Nowadays, water engineers can use a variety of hi-tech technologies to find underground water. For example, acoustic doppler current profilers detect water movement within a pipe; electrical resistivity tomography devices detect groundwater by through electrified wires dropped into the ground, and magnetic resonance sounding equipment finds underground water using the technology of MRI scanners.
But before all this wizardry existed, people depended on dowsing (otherwise known as water divining) to ‘see’ into the ground and locate things such as water wells, hidden metal, oil, buried treasure and even lost golf balls! And rather than using equipment that costs a bucket load, modern day dowsers use the same technology: simply placing either two bent rods or a forked stick in front of them and walk over a target area to ‘find’ water. When the stem of the twig pulls towards the ground or the two rods cross over, it indicates that water is near. This process can then be repeated from a different direction to pinpoint the location.

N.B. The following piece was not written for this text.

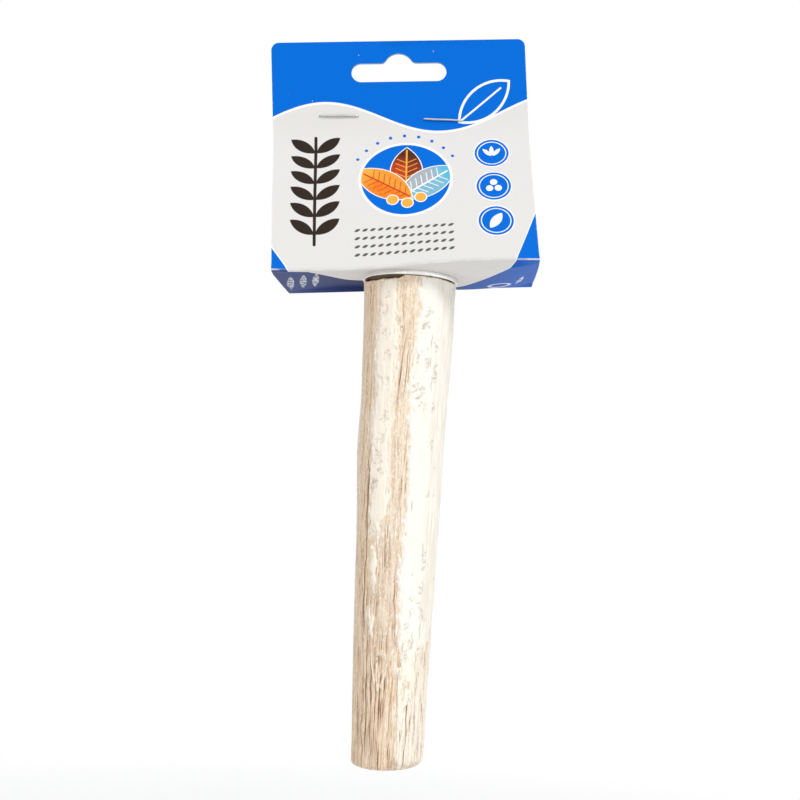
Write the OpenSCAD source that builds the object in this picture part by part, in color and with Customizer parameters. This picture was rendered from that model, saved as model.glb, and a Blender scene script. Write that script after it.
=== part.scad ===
// Bird perch: a wooden branch with a calcium coating, held by a hanger bolt, two
// washers and a wing nut, on the folded header card that it hangs from.
// The origin is the centre of the clamping face, on top of the washer on the branch.
// +Z runs along the bolt, away from the branch. +X is to the right, +Y to the back.

/* [Branch] */
// Length of the branch
rod_l = 150; // [120:5:200]
// Diameter of the bare wood at the mounting end
rod_base_d = 29.2; // [28:0.2:30]
// Diameter of the bare wood where the flare of the mounting end stops
rod_neck_d = 25.3; // [24:0.1:26]
// Diameter of the bare wood at the free end
rod_tip_d = 22.4; // [20:0.2:24]
// Distance from the mounting end to the end of the flare
rod_neck_l = 60; // [40:5:80]
// Rounding of the edge at the mounting end
rod_base_round = 0.8; // [0.4:0.1:1.5]
// Rounding of the edge at the free end
rod_tip_round = 3; // [1:0.5:5]

/* [Calcium coating] */
// Thickness of the calcium coating
coat_t = 0.4; // [0.2:0.1:0.8]
// Bare length at the mounting end
coat_base_gap = 1.2; // [0.9:0.1:3]
// Bare length at the free end
coat_tip_gap = 6; // [5:1:15]

/* [Hanger bolt] */
// Outside diameter of the machine thread
stud_d = 6; // [5:0.5:6]
// Length of the machine thread above the clamping face
stud_free_l = 24; // [20:1:28]
// Depth of the plain shank in the wood
shank_l = 4; // [2:1:6]
// Length of the wood thread below the shank
wood_thread_l = 30; // [20:2:40]
// Core diameter of the wood thread
wood_core_d = 4.2; // [3.6:0.2:4.4]
// Pitch of the wood thread
wood_pitch = 2.5; // [2:0.5:3]
// Diameter of the pilot hole in the wood
pilot_d = 4.8; // [4.6:0.1:5]
// Chamfer on the end of the machine thread
stud_chamfer = 0.6; // [0.3:0.1:1]

/* [Washers] */
// Outside diameter of both washers
washer_d = 30; // [26:1:32]
// Thickness of both washers
washer_t = 1.5; // [1:0.1:2]
// Diameter of the washers' hole
washer_hole_d = 6.4; // [6.3:0.1:7]
// Rounding of the washers' stamped edge, cut as a small chamfer
washer_edge = 0.15; // [0.1:0.05:0.3]

/* [Wing nut] */
// Width over both wings
nut_span = 25; // [22:0.5:26]
// Height over the wings
nut_h = 12; // [10:0.5:13]
// Diameter of the hub at its seat
hub_base_d = 12; // [10:0.5:13]
// Diameter of the hub at its top
hub_top_d = 10; // [9:0.5:11]
// Height of the hub
hub_h = 7; // [5:0.5:8]
// Thickness of the wings
wing_t = 2.2; // [1.5:0.1:3]
// Radius of the wings' round lobes
lobe_r = 4.2; // [3.5:0.1:5]
// Running clearance of the nut on the bolt, on the radius
nut_clearance = 0.05; // [0.02:0.01:0.1]

/* [Header card] */
// Width of the card
card_w = 82; // [70:1:100]
// Height of the card, from the bottom folds to the middle of the top edge
card_h = 78; // [74:1:90]
// Thickness of the board
board_t = 0.5; // [0.3:0.05:0.6]
// Depth of the sleeve at its bottom, front fold to back fold
sleeve_depth = 40; // [39:1:46]
// Height at which the two leaning panels meet
sleeve_h = 46; // [44:1:52]
// Rounding of the bottom folds
fold_r = 1; // [0.6:0.1:1.5]
// Tilt of the card against the bolt, right side up
card_tilt = 4.7; // [0:0.1:6]
// Distance of the card's middle to the left of the bolt
card_offset = 1.3; // [0:0.1:3]
// Slope of the top edge against the card's own width, right side down
top_slope = 1.35; // [0:0.05:2]
// Rounding of the top corners
corner_r = 2.5; // [1:0.5:4]
// Diameter of the hole for the bolt
card_hole_d = 6.6; // [6.4:0.1:7]

/* [Hang slot] */
// Width of the slot
slot_w = 29.6; // [24:0.2:36]
// Height of the slot's straight part
slot_h = 5.5; // [4.5:0.1:6]
// Radius of the round notch above the slot
notch_r = 4.7; // [3:0.1:6]
// Height of the notch above the slot's straight part
notch_rise = 3.2; // [1:0.1:4]
// Distance from the card's top edge to the middle of the slot
slot_drop = 10.4; // [9:0.1:12]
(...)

Dowsing has been practiced for millennia and, as with anything with such a history, there are many enthusiasts who swear that it works; some water engineers even use it in their professional work. Dowsing is a practice that has also been extended to finding missing people (although a few more items are needed, namely a map and a pendulum) and is described as map dowsing.
But finding underground water relies not just on technology, but on an understanding of the land – a realisation that certain areas are more likely to accumulate water than others. Such knowledge of geology and the landscape is used by hydrologists and dowsers alike – whether they realise it or not. And so most scientists argue that the dowser’s twigs or rods move not through detection of ‘earthrays’ (the force that dowsers believe exist) but through the ideomotor effect, whereby the dowser unknowingly moves the device. Much like how tears can be brought on emotions, tiny ideomotor movements and twitches are driven by unconscious beliefs, in just the same way that involuntary hand movements drive an Ouija board reading.
It is likely that an experienced water dowser will have learnt from previous failures and successes in which areas underground water commonly occurs – in the same way a hydrologist can make a best guess from their understanding of geology. And so while a hydrologist may say that they have a hunch about underground water, a dowser will let it come out in their sticks.